Starting at the line that contains "switch_near();", copy every line down to the line that contains "bpy.data.objects.remove(obj)", inclusive, exactly as it stands. Omit all other lines.

# Start of Data

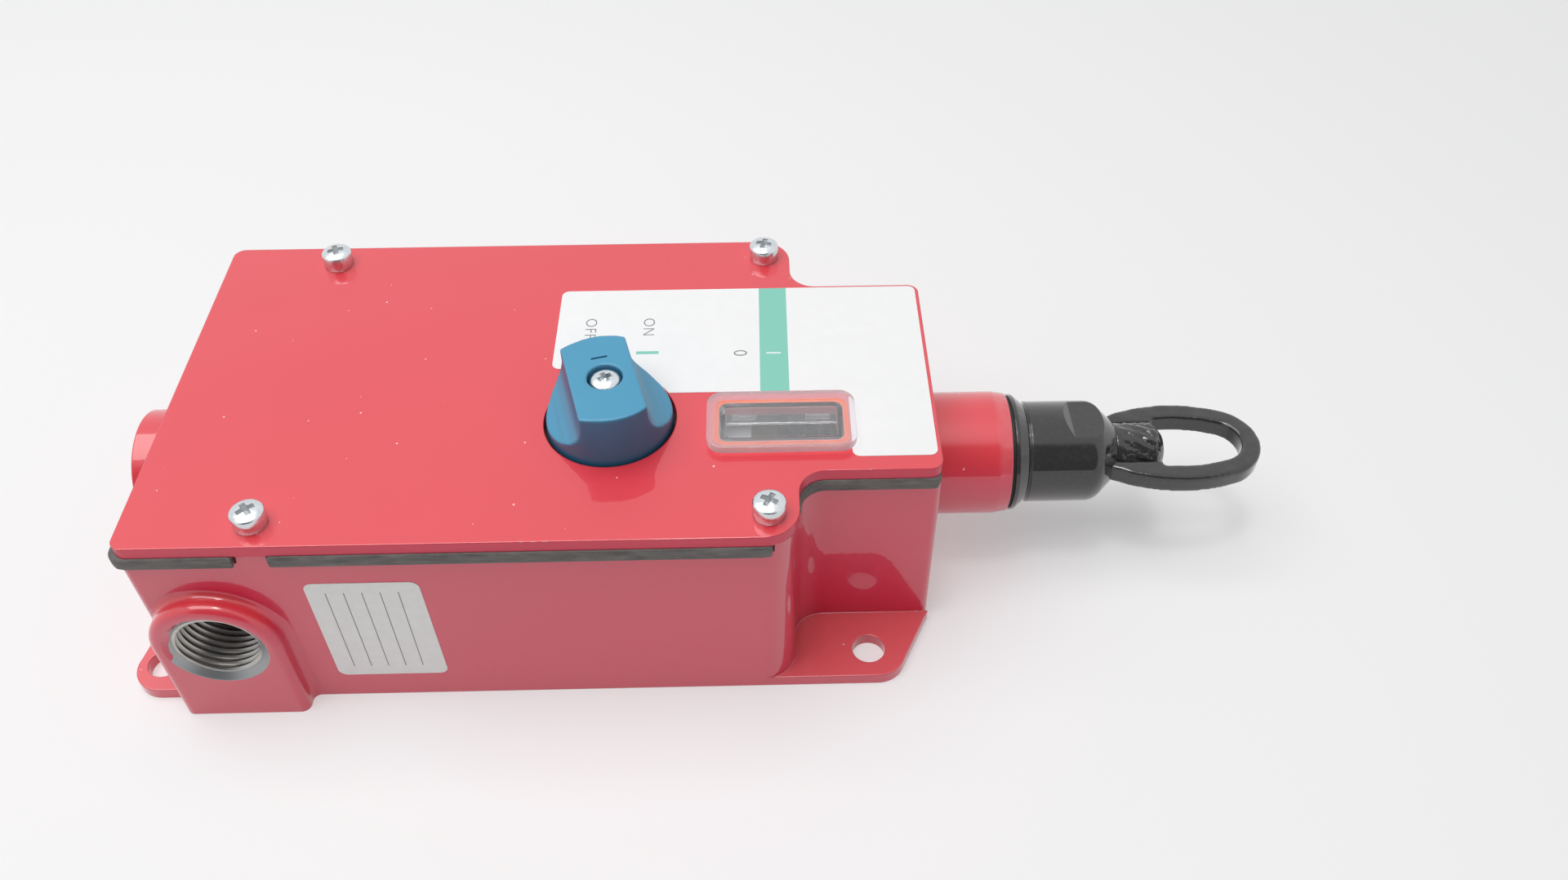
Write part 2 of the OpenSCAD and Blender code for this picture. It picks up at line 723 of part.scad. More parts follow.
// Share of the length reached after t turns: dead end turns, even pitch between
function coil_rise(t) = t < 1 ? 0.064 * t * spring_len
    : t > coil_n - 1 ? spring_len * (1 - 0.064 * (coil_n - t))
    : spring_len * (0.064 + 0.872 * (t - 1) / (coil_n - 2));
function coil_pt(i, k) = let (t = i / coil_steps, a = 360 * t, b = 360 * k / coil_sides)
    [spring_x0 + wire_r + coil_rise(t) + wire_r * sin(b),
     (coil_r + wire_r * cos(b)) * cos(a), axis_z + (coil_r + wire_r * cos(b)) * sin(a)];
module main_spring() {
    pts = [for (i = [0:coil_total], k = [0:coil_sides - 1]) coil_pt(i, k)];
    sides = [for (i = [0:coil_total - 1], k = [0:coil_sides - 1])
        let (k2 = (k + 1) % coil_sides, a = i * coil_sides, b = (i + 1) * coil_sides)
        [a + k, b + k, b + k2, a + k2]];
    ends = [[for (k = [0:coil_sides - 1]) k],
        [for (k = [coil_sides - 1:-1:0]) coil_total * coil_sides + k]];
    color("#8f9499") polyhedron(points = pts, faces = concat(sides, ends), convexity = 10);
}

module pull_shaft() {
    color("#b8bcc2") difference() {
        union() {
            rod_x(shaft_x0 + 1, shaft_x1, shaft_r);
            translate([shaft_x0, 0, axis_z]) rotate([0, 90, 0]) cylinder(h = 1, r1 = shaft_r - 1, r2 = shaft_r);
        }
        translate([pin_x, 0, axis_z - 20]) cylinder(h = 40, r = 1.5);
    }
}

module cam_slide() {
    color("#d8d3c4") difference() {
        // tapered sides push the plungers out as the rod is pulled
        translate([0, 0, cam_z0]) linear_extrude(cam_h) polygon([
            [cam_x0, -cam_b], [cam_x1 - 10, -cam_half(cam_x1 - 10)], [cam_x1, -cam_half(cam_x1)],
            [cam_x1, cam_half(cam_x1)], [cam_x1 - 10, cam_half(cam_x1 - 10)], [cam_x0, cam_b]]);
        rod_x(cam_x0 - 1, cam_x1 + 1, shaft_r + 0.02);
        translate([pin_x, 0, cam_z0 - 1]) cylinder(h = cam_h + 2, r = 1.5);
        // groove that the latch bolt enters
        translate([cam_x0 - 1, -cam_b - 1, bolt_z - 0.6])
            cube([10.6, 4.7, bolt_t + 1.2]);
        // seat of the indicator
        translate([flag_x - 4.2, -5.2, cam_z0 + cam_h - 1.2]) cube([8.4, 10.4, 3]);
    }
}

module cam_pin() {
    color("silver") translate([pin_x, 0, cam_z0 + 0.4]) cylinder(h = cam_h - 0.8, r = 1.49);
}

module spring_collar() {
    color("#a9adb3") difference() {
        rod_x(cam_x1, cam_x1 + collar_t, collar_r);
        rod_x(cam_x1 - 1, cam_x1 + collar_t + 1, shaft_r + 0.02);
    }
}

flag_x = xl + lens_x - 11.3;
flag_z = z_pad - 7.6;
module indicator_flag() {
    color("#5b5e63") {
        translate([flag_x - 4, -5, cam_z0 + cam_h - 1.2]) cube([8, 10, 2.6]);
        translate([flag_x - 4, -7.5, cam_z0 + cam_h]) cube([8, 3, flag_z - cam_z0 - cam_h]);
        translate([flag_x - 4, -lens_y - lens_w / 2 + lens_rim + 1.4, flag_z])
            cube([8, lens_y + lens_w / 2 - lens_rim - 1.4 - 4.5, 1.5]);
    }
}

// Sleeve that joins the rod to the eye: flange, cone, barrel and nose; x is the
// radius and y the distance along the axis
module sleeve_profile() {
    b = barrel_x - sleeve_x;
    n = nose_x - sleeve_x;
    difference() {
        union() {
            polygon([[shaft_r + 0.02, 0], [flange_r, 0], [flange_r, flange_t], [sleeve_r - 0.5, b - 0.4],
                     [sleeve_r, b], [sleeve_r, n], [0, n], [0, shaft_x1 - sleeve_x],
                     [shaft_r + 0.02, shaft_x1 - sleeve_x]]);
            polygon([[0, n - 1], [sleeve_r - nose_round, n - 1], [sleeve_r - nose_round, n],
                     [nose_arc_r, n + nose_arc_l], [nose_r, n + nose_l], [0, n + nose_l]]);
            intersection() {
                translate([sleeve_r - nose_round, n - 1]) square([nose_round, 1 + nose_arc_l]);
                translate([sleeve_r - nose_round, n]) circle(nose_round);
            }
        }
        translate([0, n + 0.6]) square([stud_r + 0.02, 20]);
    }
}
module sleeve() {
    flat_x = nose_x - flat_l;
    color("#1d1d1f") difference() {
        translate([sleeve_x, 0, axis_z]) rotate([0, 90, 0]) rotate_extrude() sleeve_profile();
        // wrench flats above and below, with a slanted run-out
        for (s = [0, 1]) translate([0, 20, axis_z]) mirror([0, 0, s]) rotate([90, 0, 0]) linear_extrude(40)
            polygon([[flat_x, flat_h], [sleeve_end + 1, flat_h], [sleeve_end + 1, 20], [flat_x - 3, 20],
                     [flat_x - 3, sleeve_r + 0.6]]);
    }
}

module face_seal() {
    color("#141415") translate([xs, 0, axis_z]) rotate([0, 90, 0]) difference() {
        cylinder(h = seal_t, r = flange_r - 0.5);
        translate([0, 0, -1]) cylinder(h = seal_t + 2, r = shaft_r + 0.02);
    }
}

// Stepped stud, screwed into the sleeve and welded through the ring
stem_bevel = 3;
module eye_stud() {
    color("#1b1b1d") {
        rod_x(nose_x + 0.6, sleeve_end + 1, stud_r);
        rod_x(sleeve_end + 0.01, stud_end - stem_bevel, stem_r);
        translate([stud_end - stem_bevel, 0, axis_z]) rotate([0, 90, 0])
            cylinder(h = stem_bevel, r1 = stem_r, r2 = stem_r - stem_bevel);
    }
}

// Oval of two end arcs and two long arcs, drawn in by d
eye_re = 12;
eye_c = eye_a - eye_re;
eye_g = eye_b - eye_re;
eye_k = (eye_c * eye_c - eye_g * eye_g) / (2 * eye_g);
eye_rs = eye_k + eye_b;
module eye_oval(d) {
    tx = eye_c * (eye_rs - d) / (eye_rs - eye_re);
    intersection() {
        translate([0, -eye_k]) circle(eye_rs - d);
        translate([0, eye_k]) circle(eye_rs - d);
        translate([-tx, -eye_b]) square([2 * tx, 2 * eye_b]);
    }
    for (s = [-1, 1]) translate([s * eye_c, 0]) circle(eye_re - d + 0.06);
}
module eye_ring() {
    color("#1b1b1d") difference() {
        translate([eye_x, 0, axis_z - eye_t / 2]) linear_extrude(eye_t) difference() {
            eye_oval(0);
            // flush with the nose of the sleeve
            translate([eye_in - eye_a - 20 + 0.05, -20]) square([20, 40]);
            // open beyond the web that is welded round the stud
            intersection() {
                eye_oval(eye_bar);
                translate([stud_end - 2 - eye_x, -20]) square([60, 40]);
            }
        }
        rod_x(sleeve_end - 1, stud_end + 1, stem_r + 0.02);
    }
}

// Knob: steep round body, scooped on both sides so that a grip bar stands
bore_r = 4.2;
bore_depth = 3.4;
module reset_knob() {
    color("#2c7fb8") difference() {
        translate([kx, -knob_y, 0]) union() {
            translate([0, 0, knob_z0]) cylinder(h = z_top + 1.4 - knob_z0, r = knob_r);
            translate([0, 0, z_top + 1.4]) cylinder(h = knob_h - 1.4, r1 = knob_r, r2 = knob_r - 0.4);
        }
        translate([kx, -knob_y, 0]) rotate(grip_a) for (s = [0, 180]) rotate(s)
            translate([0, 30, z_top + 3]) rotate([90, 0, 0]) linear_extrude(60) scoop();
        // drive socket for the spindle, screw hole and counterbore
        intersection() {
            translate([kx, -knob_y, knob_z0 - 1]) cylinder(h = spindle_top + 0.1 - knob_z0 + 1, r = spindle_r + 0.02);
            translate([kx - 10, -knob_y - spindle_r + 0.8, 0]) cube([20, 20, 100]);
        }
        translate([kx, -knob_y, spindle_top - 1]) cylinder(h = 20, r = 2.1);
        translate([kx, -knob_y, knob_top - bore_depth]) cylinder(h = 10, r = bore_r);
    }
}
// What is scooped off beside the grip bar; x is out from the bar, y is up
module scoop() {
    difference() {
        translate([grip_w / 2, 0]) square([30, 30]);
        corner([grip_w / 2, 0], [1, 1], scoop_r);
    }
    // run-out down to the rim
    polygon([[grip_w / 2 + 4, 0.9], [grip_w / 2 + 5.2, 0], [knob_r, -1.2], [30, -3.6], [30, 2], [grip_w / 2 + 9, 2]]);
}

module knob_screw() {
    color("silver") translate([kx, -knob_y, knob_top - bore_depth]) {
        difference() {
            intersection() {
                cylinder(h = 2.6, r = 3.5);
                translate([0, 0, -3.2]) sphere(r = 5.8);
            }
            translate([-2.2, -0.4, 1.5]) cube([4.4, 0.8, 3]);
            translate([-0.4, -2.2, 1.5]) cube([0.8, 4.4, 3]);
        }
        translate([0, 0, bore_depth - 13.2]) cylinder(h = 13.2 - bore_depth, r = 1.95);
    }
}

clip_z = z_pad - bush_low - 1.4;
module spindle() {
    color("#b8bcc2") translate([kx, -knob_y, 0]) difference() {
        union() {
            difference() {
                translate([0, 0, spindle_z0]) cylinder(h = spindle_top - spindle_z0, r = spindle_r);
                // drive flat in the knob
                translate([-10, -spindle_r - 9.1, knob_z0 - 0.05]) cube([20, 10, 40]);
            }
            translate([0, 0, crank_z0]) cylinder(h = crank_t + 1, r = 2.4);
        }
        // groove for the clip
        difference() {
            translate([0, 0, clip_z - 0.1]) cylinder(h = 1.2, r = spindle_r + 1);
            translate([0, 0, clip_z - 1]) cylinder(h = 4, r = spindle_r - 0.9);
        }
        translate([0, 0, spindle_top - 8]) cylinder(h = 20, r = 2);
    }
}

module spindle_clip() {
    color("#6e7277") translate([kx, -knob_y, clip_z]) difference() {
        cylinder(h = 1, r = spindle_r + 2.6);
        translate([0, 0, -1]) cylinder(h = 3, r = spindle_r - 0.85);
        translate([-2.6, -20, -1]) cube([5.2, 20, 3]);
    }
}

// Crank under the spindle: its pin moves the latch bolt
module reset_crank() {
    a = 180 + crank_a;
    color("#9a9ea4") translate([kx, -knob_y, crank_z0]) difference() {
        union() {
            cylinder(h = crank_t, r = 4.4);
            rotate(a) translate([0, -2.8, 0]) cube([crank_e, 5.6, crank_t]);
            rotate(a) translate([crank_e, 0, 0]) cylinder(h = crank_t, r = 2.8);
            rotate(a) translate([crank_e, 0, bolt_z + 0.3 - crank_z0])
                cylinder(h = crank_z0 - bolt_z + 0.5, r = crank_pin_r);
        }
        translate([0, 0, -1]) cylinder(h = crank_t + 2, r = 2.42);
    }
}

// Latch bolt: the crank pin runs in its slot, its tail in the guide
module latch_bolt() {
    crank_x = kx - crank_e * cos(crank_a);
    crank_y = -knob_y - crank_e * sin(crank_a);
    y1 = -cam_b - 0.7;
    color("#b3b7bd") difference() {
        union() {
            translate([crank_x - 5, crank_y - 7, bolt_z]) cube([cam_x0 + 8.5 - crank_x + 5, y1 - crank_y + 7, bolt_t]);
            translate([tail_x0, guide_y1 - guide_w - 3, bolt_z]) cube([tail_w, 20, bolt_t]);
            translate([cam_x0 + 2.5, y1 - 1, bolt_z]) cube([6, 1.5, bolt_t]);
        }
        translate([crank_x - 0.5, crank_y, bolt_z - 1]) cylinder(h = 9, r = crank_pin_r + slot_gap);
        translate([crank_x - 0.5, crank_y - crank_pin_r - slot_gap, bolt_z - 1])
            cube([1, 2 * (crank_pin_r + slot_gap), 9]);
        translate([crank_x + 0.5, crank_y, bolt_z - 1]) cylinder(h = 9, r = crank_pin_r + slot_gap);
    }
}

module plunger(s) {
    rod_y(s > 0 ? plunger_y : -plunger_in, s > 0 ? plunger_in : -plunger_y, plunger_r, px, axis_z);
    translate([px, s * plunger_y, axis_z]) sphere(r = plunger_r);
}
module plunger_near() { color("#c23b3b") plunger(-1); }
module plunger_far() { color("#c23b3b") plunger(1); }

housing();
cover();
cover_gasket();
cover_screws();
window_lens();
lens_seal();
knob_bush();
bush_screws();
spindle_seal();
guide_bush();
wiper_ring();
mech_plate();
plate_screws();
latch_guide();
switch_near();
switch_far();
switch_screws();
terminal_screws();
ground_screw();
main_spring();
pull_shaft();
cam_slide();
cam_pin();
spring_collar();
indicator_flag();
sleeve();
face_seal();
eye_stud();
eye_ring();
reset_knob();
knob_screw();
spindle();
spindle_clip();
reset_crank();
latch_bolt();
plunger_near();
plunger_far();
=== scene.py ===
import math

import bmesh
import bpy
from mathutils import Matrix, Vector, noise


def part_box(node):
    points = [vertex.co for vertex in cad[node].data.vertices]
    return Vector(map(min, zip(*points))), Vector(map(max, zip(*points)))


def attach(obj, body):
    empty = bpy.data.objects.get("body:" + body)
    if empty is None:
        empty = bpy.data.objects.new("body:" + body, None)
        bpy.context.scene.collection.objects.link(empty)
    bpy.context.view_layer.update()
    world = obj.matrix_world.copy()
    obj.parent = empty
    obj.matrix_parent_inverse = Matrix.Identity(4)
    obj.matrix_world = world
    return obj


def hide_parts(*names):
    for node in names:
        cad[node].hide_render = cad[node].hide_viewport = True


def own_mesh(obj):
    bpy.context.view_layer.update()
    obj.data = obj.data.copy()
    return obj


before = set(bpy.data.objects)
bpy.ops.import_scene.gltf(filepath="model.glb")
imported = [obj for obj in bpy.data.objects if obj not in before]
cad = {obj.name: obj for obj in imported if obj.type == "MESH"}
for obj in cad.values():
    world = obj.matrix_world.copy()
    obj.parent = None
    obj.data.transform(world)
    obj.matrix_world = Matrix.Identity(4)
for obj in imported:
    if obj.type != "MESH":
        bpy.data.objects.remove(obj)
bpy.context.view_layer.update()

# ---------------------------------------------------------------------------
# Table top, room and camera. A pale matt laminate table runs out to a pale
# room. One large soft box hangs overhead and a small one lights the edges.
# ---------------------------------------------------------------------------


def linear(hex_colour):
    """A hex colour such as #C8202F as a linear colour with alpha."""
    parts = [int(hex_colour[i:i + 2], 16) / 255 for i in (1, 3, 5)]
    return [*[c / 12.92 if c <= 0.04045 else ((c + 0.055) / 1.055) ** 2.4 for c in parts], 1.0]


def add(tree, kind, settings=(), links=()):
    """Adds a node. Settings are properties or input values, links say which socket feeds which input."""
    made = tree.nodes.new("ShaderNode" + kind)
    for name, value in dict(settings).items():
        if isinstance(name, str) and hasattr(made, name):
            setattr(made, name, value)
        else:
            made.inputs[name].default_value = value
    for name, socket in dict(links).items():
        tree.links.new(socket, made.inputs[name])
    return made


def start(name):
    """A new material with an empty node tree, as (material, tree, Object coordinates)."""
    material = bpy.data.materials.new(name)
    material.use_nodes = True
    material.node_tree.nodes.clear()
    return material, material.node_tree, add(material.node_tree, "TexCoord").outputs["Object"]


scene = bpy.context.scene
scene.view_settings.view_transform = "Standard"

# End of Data

## Solution for this problem
switch_near();
switch_far();
switch_screws();
terminal_screws();
ground_screw();
main_spring();
pull_shaft();
cam_slide();
cam_pin();
spring_collar();
indicator_flag();
sleeve();
face_seal();
eye_stud();
eye_ring();
reset_knob();
knob_screw();
spindle();
spindle_clip();
reset_crank();
latch_bolt();
plunger_near();
plunger_far();
=== scene.py ===
import math

import bmesh
import bpy
from mathutils import Matrix, Vector, noise


def part_box(node):
    points = [vertex.co for vertex in cad[node].data.vertices]
    return Vector(map(min, zip(*points))), Vector(map(max, zip(*points)))


def attach(obj, body):
    empty = bpy.data.objects.get("body:" + body)
    if empty is None:
        empty = bpy.data.objects.new("body:" + body, None)
        bpy.context.scene.collection.objects.link(empty)
    bpy.context.view_layer.update()
    world = obj.matrix_world.copy()
    obj.parent = empty
    obj.matrix_parent_inverse = Matrix.Identity(4)
    obj.matrix_world = world
    return obj


def hide_parts(*names):
    for node in names:
        cad[node].hide_render = cad[node].hide_viewport = True


def own_mesh(obj):
    bpy.context.view_layer.update()
    obj.data = obj.data.copy()
    return obj


before = set(bpy.data.objects)
bpy.ops.import_scene.gltf(filepath="model.glb")
imported = [obj for obj in bpy.data.objects if obj not in before]
cad = {obj.name: obj for obj in imported if obj.type == "MESH"}
for obj in cad.values():
    world = obj.matrix_world.copy()
    obj.parent = None
    obj.data.transform(world)
    obj.matrix_world = Matrix.Identity(4)
for obj in imported:
    if obj.type != "MESH":
        bpy.data.objects.remove(obj)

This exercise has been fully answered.